Иногда отец гордо называет это уральским характером: дескать, в наших местах соединяются степи и горы, мы — точка их смыкания, и в наших характерах — соединение степной широты, вольнолюбия с кряжистой прочностью горского жителя. Азия и Европа. Он любит мне внушать что-нибудь такое величественное, воспитывающее во мне святыню патриотизма. А мать этот отцовский уральский характер зовет просто толстокожестью: без малейшего ущерба для здоровья переваривать всю действительность, как она есть.

Порядок вещей он принимал как единственно возможный. Себя к нему применял, а не его менял по себе. Не роптал. Не бунтовал. Не разъедал сердце едкой щелочью социальной ненависти.

Вступил в комсомол и вскоре стал комсоргом части.

И вот с этого момента и ощутил. Толстой своею кожей он очень скоро ощутил теплый, укутывающий, спасительный покров, который ты получаешь от близости к сильным и от власти, пусть хоть самой крохотной.

Юность болезненна. Натыкаясь то и дело на острия порядка вещей, на его бессмысленные зазубрины и неровности, ходишь, весь израненный в клочья, пока не научишься обходить острые углы и пока не одолеешь свой здравый смысл, приучив его к тому, что бессмысленное — глубоко нормально. Пока не перестанешь бунтовать. Пока не сопьешься. Или пока не попадешь в спасительное нутро этой колючей и зубчатой системы: внутри-то не так колко.

Отец не созрел, не успел дозреть до юношеского бунта, как уж порядок вещей прибрал его в любимчики, опутал согревающей этой увивкой, и отец мигом простил ему все обиды.
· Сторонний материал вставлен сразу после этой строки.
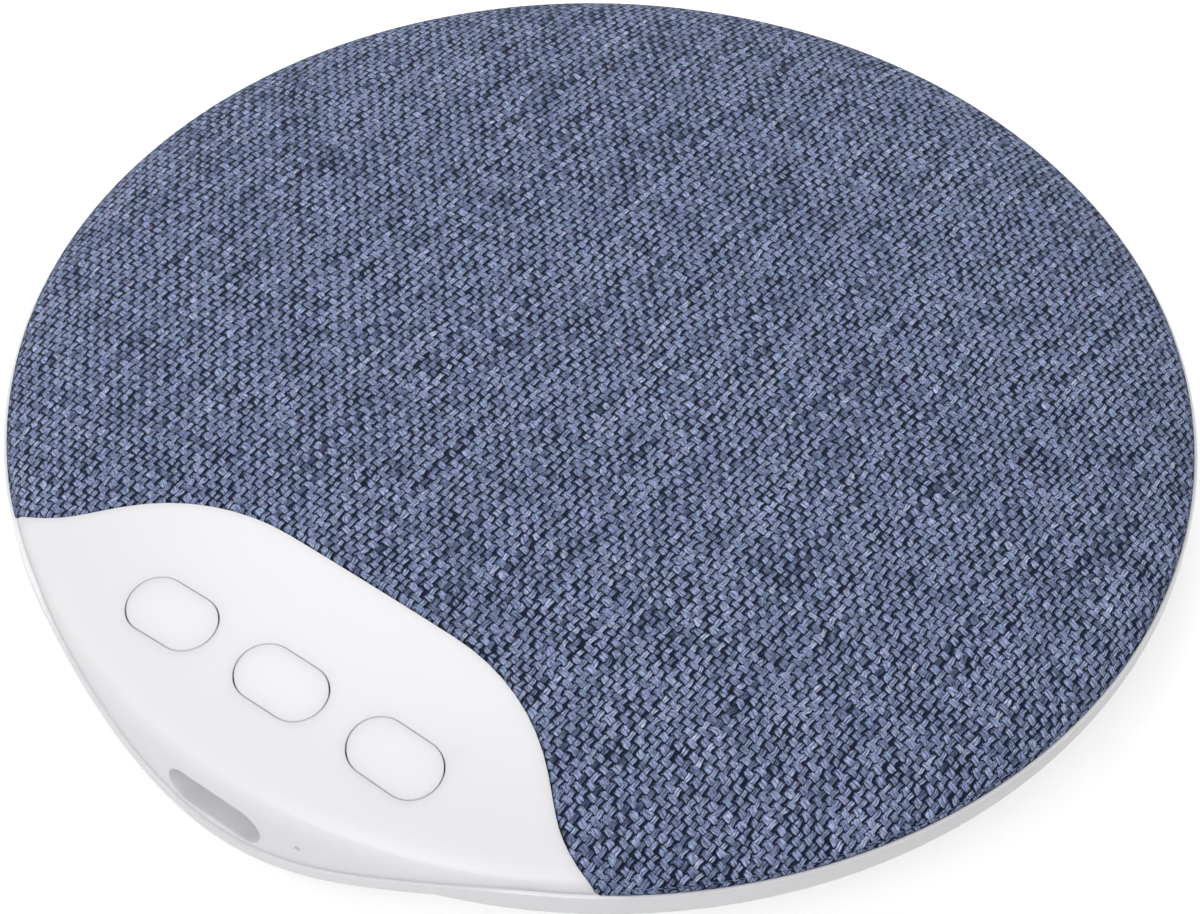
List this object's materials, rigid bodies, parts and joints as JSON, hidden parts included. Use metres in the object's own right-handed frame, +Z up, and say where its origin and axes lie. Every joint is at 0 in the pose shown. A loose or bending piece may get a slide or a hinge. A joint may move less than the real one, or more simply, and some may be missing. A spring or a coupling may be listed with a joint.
{
  "type": "pillow speaker",
  "caption": "Flat round pillow speaker with a stretched cloth crown, a white panel of push buttons, a charging slot in a deeper front wall and a soft foot ring.",
  "frame": {"origin": "centre of the disc on the plane it rests on", "axes": "+Z up through the crown, -Y towards the control panel and the charging slot, +X towards the volume up button"},
  "size_m": [0.115, 0.115, 0.0156],
  "materials": {
    "casing_white": "white moulded plastic with a soft gloss",
    "cloth": "blue melange plain weave, stretched",
    "foam": "thin open cell foam",
    "silicone": "matt soft rubber",
    "frame_plastic": "dark moulded plastic",
    "circuit_board": "glass fibre board with solder mask",
    "chip_plastic": "moulded chip package",
    "connector_plastic": "unfilled nylon",
    "steel": "pressed steel, plated",
    "contact_metal": "gold plated contacts",
    "magnet": "nickel plated magnet",
    "cell_foil": "laminated foil pouch",
    "coil": "enamelled copper wire on a former",
    "cone_paper": "coated paper",
    "spider_cloth": "resin treated cloth",
    "soft_rubber": "black rubber",
    "tape": "foam tape",
    "lead_red": "red insulated lead",
    "lead_black": "black insulated lead",
    "screw_steel": "zinc plated screws"
  },
  "bodies": {
    "case": {"bottom_shell": "casing_white", "foot_ring": "silicone", "control_panel": "casing_white", "fabric_cover": "cloth", "foam_pad": "foam", "grille_frame": "frame_plastic", "volume_down_switch": "steel", "play_switch": "steel", "volume_up_switch": "steel", "main_board": "circuit_board", "usb_socket": "steel", "usb_tongue": "chip_plastic", "usb_contacts": "contact_metal", "bluetooth_chip": "chip_plastic", "clock_crystal": "magnet", "amplifier_chip": "chip_plastic", "charger_chip": "chip_plastic", "board_inductors": "chip_plastic", "board_capacitors": "connector_plastic", "chip_antenna": "connector_plastic", "status_led": "connector_plastic", "battery_socket": "connector_plastic", "battery_plug": "connector_plastic", "speaker_socket": "connector_plastic", "speaker_plug": "connector_plastic", "microphone": "steel", "microphone_boot": "soft_rubber", "microphone_leads": "lead_red", "battery_cell": "cell_foil", "battery_board": "circuit_board", "battery_tape": "tape", "battery_lead_red": "lead_red", "battery_lead_black": "lead_black", "speaker_lead_red": "lead_red", "speaker_lead_black": "lead_black", "driver_basket": "steel", "driver_yoke": "steel", "driver_magnet": "magnet", "driver_pole_plate": "steel", "driver_spider": "spider_cloth", "driver_surround": "soft_rubber", "driver_gasket": "soft_rubber", "driver_terminal": "circuit_board", "shell_screws": "screw_steel", "board_screws": "screw_steel", "panel_screws": "screw_steel", "driver_screws": "screw_steel"},
    "volume_down": {"volume_down_button": "casing_white", "volume_down_plunger": "soft_rubber"},
    "play": {"play_button": "casing_white", "play_plunger": "soft_rubber"},
    "volume_up": {"volume_up_button": "casing_white", "volume_up_plunger": "soft_rubber"},
    "cone": {"driver_cone": "cone_paper", "driver_voice_coil": "coil", "driver_dust_cap": "cone_paper"}
  },
  "joints": [
    {"name": "volume_down_press", "type": "slide", "parent": "case", "child": "volume_down", "axis": [0, 0, -1], "range_m": [0, 0.0003], "stiffness_N_per_m": 2000},
    {"name": "play_press", "type": "slide", "parent": "case", "child": "play", "axis": [0, 0, -1], "range_m": [0, 0.0003], "stiffness_N_per_m": 2000},
    {"name": "volume_up_press", "type": "slide", "parent": "case", "child": "volume_up", "axis": [0, 0, -1], "range_m": [0, 0.0003], "stiffness_N_per_m": 2000},
    {"name": "cone_travel", "type": "slide", "parent": "case", "child": "cone", "axis": [0, 0, 1], "range_m": [-0.0006, 0.0006], "stiffness_N_per_m": 1500, "deforming": ["driver_surround", "driver_spider"]}
  ]
}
Хотя, может быть — как знать? — отвергай его жизнь чуть дольше (еще один пузан, которому свой покой куда дороже судьбы отдельного абитуриента; еще одна аспирантка, которая подстелет тебя под ноги, чтобы самой приподняться чуть выше, еще один полковой командир, оценивший звезду на своих погонах дороже доброй совести своего солдата — и всё), и он бы сказал: «Знаете что, вы сами по себе, а я сам по себе, и я вам больше не помогаю рыть ваш блиндаж, а окапываюсь в свой окопчик и начинаю из него огрызаться, заняв круговую оборону против всех, всех, всех!»